The disappointment leads me to the ONE who is always there. The beautiful, sacred time spent in solitude is when I pray and surrender every thought and emotion to God. It's when I listen to the Word and He speaks back to me. Since January 1st, I have been following the plan to read through the Bible in a year. I usually do this on a walk, now with Gabby, and what I was doing many days right before Mazie went to Heaven. Here is one of many scriptures I highlighted from Lamentations 3:
When life is heavy and hard to take,
go off by yourself. Enter the silence.
Bow in prayer. Don’t ask questions:
Wait for hope to appear.
Don’t run from trouble. Take it full-face.
And in John 11:35 Jesus wept.
Such a short yet powerful verse, showing us Jesus felt just like we do. Pure raw, human emotion. He did not weep because Lazarus was dead. He knew that in a moment He could restore life to him—and those who know the Bible know this is exactly what He did! Jesus wept when He saw Lazarus’s sisters crying. He was sorrowful for his friends’ suffering.
Tears touch the heart of our God. Mary’s heart was broken. Her brother was dead, and it seemed Jesus had arrived too late. She held no hope. She was hurting. She was weeping with deep sobs and wails. She was pouring out her soul to the Lord. When Jesus saw her, He wept with her. This great God is touched by our own hurts and broken hearts. Jesus models for us that sorrow is something that needs to be felt. Grief is a part of life. Even though He knew that, in mere moments, Lazarus would be raised to life by Him, Jesus still cried over the loss of His friend.
You grieve deeply because you LOVE deeply. Jesus helps me realize this will ALWAYS be something to dedicate a space for, not dismiss or distract from it, but HONOR the grief. This, I know, honors Mazie at the same time. I will forever be her mom. I will forever miss her. And I will forever desperately search for a place for my love for her to go. These days with Gabby, that looks different. I have to be more intentional to carve out space to be Mazie's mama too. My favorite is to write her letters.
As a family, we have a couple of traditions to remember our sweet girl that has become really special too. Last year, knowing we would be spending a certain amount on gifts for Mazie, we wanted to bless other children with her honor. We learned of families of need and their "wish lists". This year we did the same and after sharing this on our Mazie's Mission page, more of our precious friends contributed to have a larger impact and bless even more families! We could not be more grateful for those that have from their hearts!

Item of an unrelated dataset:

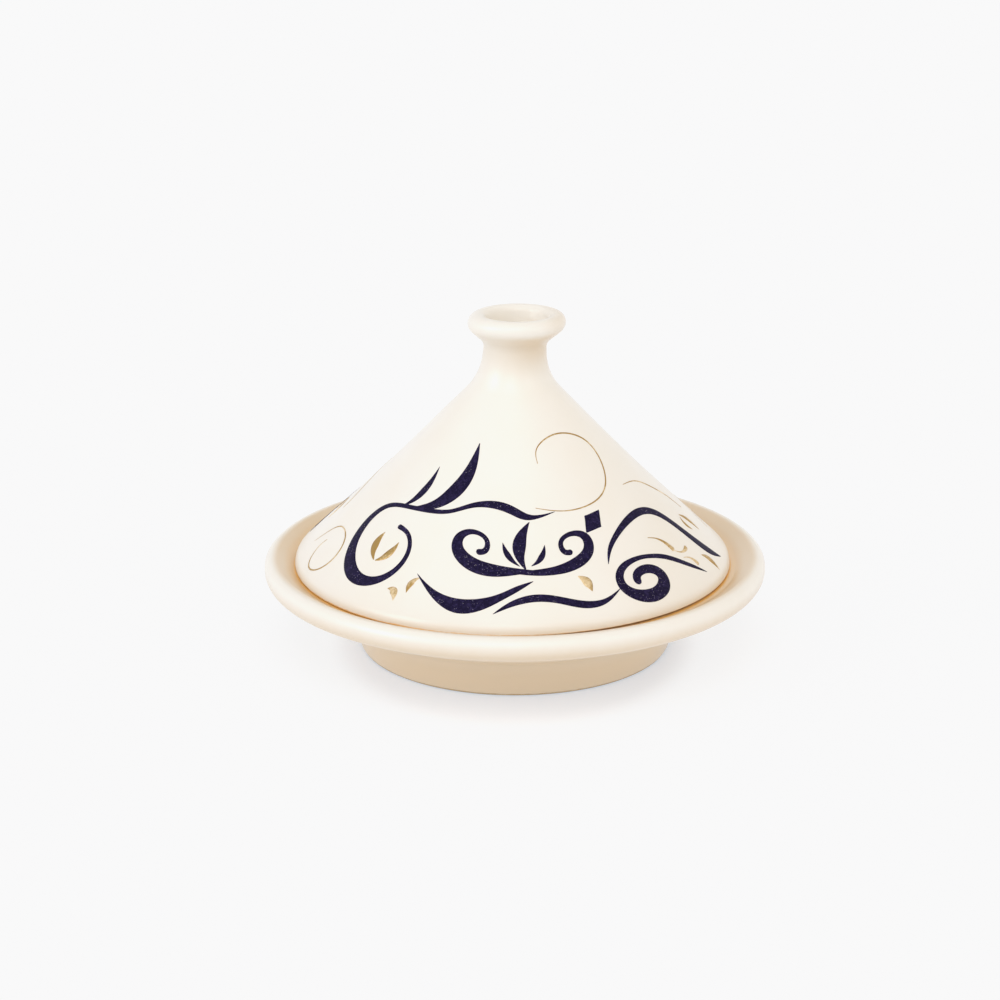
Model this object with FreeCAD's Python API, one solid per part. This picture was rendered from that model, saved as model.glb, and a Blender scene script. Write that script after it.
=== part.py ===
"""Tagine pot: a footed serving dish and the conical lid that stands on a ledge inside its rim.

Millimetres, +Z up. The origin is the centre of the foot, on the surface that the pot stands on.
Both pieces are turned about Z, so each is one outline of radius and height, revolved.
"""

import FreeCAD
import Part

import math
import os

# Driving sizes
RIM_RADIUS = 140.0  # outermost point of the dish's rolled rim
RIM_TOP = 52.4  # height of the rim's crest
RIM_CREST_RADIUS = 133.0  # the rim's crest ends here and slopes down to the ledge
RIM_ROLL = 5.5  # radius of the rolled edge, over its widest point
RIM_UNDER_ROLL = 7.2  # and under it
FOOT_RADIUS = 87.0  # outside of the foot ring, where it stands
FOOT_RING_WIDTH = 8.0
FOOT_RECESS = 5.0  # hollow under the floor, inside the foot ring
FLOOR_THICKNESS = 7.0
WELL_RADIUS = 82.0  # radius of the well's floor, before its corner is rounded
LEDGE_HEIGHT = 46.8  # the ledge that carries the lid
LEDGE_INNER = 106.5
LEDGE_OUTER = 123.8
LID_RADIUS = 121.5
LID_SEAT_WIDTH = 8.5  # wall at the lid's lower edge
LID_GAP = 0.1  # the lid's edge stands this much clear of the ledge
CONE_WALL = 6.8
CONE_MID_RADIUS = 70.0  # the cone's sides sink in very slightly about this radius
CONE_MID_HEIGHT = 100.6
SHOULDER_HEIGHT = 51.5  # where the cone's line meets the lid's outer edge
NECK_RADIUS = 18.3
NECK_HEIGHT = 154.7  # where the cone's line meets the neck
NECK_TOP_RADIUS = 16.9  # the neck narrows to this under the knob
KNOB_BASE = 172.9  # where the neck meets the knob's underside
KNOB_FLARE = 181.4  # where the knob's underside meets its side
KNOB_RADIUS = 26.65
KNOB_TOP = 189.0
KNOB_ROLL = 5.2
CUP_MOUTH_RADIUS = 17.5  # the open cup in the top of the knob
CUP_FLOOR_RADIUS = 12.5
CUP_FLOOR = 166.0
CAVITY_TOP = 150.5  # the lid's hollow ends this high, under the cup
SHOULDER_ROUND = 7.0  # rounding of the lid's outer shoulder, over its lower edge
EDGE_ROUND = 1.0  # rounding of the lid's lower edge


def corner(before, here, after, radius):
    """Start, middle and end of the arc that rounds the corner `here` between two straight runs."""
    to_before = (before - here).normalize()
    to_after = (after - here).normalize()
    half = to_before.getAngle(to_after) / 2
    reach = radius / math.tan(half)
    towards_centre = (to_before + to_after).normalize()
    centre = here + towards_centre * (radius / math.sin(half))
    return here + to_before * reach, centre - towards_centre * radius, here + to_after * reach


def turned(outline):
    """Solid of revolution about Z from corners of (radius, height, rounding); rounding 0 is a sharp corner."""
    points = [FreeCAD.Vector(r, 0, z) for r, z, _ in outline]
    edges = []
    last = points[0]
    for i, (_, _, rounding) in enumerate(outline[1:-1], start=1):
        if rounding:
            start, middle, end = corner(points[i - 1], points[i], points[i + 1], rounding)
            if (start - last).Length > 1e-6:
                edges.append(Part.LineSegment(last, start).toShape())
            edges.append(Part.Arc(start, middle, end).toShape())
            last = end
        else:
            edges.append(Part.LineSegment(last, points[i]).toShape())
            last = points[i]
    edges.append(Part.LineSegment(last, points[-1]).toShape())
    edges.append(Part.LineSegment(points[-1], points[0]).toShape())
    face = Part.Face(Part.Wire(edges))
    return face.revolve(FreeCAD.Vector(0, 0, 0), FreeCAD.Vector(0, 0, 1), 360)


def dish():
    """Foot ring, flared wall, rolled rim, the ledge inside it and the well that holds the food."""
    foot_inner = FOOT_RADIUS - FOOT_RING_WIDTH
    floor_top = FOOT_RECESS + FLOOR_THICKNESS
    wall_lean = 1.3  # the foot's side leans out by this much on its way up
    flare_start = 19.0  # where the foot's side meets the flared underside
    flare_end = 41.0  # where the underside's line meets the rim's outer edge
    return turned([
        (0, FOOT_RECESS, 0),
        (foot_inner - 1, FOOT_RECESS, 3.0),
        (foot_inner, 0, 1.5),
        (FOOT_RADIUS, 0, 1.5),
        (FOOT_RADIUS + wall_lean, flare_start, 14.0),
        (RIM_RADIUS, flare_end, RIM_UNDER_ROLL),
        (RIM_RADIUS, RIM_TOP, RIM_ROLL),
        (RIM_CREST_RADIUS, RIM_TOP, 4.0),
        (LEDGE_OUTER, LEDGE_HEIGHT, 3.0),
        (LEDGE_INNER, LEDGE_HEIGHT, 2.5),
        (WELL_RADIUS, floor_top, 22.0),
        (0, floor_top, 0),
    ])


def lid():
    """Hollow cone with a soft shoulder, a short neck and a rolled knob that is open as a cup on top."""
    underside = LEDGE_HEIGHT + LID_GAP
    seat_inner = LID_RADIUS - LID_SEAT_WIDTH
    lower_slope = (CONE_MID_HEIGHT - SHOULDER_HEIGHT) / (LID_RADIUS - CONE_MID_RADIUS)
    upper_slope = (NECK_HEIGHT - CONE_MID_HEIGHT) / (CONE_MID_RADIUS - NECK_RADIUS)
    drop = CONE_WALL * math.hypot(1, lower_slope)  # the wall, measured straight down
    inner_mid = CONE_MID_HEIGHT - drop
    inner_shoulder = inner_mid - lower_slope * (seat_inner - CONE_MID_RADIUS)
    cavity_top_radius = CONE_MID_RADIUS - (CAVITY_TOP - inner_mid) / upper_slope
    sink = 1200.0  # radius of the cone's slight inward curve
    return turned([
        (0, CAVITY_TOP, 0),
        (cavity_top_radius, CAVITY_TOP, 9.0),
        (CONE_MID_RADIUS, inner_mid, sink),
        (seat_inner, inner_shoulder, 3.5),
        (seat_inner, underside, EDGE_ROUND),
        (LID_RADIUS, underside, EDGE_ROUND),
        (LID_RADIUS, SHOULDER_HEIGHT, SHOULDER_ROUND),
        (CONE_MID_RADIUS, CONE_MID_HEIGHT, sink),
        (NECK_RADIUS, NECK_HEIGHT, 32.0),
        (NECK_TOP_RADIUS, KNOB_BASE, 6.0),
        (KNOB_RADIUS, KNOB_FLARE, KNOB_ROLL),
        (KNOB_RADIUS, KNOB_TOP, KNOB_ROLL),
        (CUP_MOUTH_RADIUS, KNOB_TOP, 4.3),
        (CUP_FLOOR_RADIUS, CUP_FLOOR, 6.0),
        (0, CUP_FLOOR, 0),
    ])


def main():
    os.makedirs("parts", exist_ok=True)
    for name, shape in {"base_dish": dish(), "conical_lid": lid()}.items():
        shape.exportStep(f"parts/{name}.step")
        box = shape.optimalBoundingBox(False)
        print(f"{name}: valid {shape.isValid()}, {shape.Volume / 1000:.0f} cm3,"
              f" radius {box.XMax:.2f}, height {box.ZMin:.2f} to {box.ZMax:.2f} mm")


main()
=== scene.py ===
"""Tagine pot for Blender: a cream-glazed dish and conical lid, painted with navy and gold scrollwork.

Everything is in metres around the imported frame, +Z up, and the painted front faces -Y.
Azimuth 0 is that front, and azimuth grows towards +X.
"""

import math

import bmesh
import bpy
import numpy as np
from bpy.props import FloatProperty, FloatVectorProperty, IntProperty, PointerProperty
from mathutils import Euler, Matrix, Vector


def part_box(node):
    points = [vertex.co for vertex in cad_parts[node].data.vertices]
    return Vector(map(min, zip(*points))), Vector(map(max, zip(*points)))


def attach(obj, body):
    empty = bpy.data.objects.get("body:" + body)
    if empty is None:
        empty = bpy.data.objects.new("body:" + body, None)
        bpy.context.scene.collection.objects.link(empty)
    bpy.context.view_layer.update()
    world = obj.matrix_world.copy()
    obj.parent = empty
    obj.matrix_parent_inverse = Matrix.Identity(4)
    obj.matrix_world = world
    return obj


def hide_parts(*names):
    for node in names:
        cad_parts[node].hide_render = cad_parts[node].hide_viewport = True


bl_info = {
    "name": "Tagine Pot",
    "version": (1, 0, 0),
    "blender": (4, 5, 0),
    "location": "View3D > Sidebar > Tagine",
    "description": "Turns, glazes and paints a tagine pot around its packed frame",
    "category": "Add Mesh",
}

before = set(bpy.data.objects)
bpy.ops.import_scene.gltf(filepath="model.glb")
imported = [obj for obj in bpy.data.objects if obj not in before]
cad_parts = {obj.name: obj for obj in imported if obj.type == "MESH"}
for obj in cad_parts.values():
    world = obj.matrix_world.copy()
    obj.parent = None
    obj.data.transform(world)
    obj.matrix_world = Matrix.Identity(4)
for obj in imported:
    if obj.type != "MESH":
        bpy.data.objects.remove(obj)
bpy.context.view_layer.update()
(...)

We also keep our thankful memory jar out for us and any family that is with us who wants to add to it. Healing House (a local organization dedicated to support grieving children) inspired this idea. We can write down or draw a favorite memory that we shared with Mazie. It's a way she is "with us" (ALWAYS) on these significant days. This year we went to the RescYOU Group’s first annual Christmas event, which was so incredibly special to honor the angels for all the families they support. Last weekend, “golf cart santa” came through our neighborhood and it was our first time to see him. Hoping to make sure this season bring joy and magic to our sweet babies, I brought Myles and Gabby (Latson was at a birthday party). This night was dedicated to loved ones spending Christmas in Heaven. They knew about Mazie and we made sure to bring a picture of her. It’s another way to include her in everything we do.
Despite the sorrows of our hearts of missing our beloved Mazie girl, we have never felt closer to Jesus or her. We are focusing on His birth by intentionally reading the Bible together, watching Chosen (our favorite series that brings the story of His journey to life), going to church often and spending quality time as a family. We say no to some things to say yes and make room for HIM. Just this morning, Myles broke down (just as he did a couple weeks ago) missing Mazie. We talked about Jesus and how we celebrate Him giving us HOPE of being with her again.
What a joyful and comforting thought to picture Mazie celebrating Christmas with Jesus.
Merry Christmas Mazie Leah. We love you and miss you so very much. One day closer to holding you again baby girl.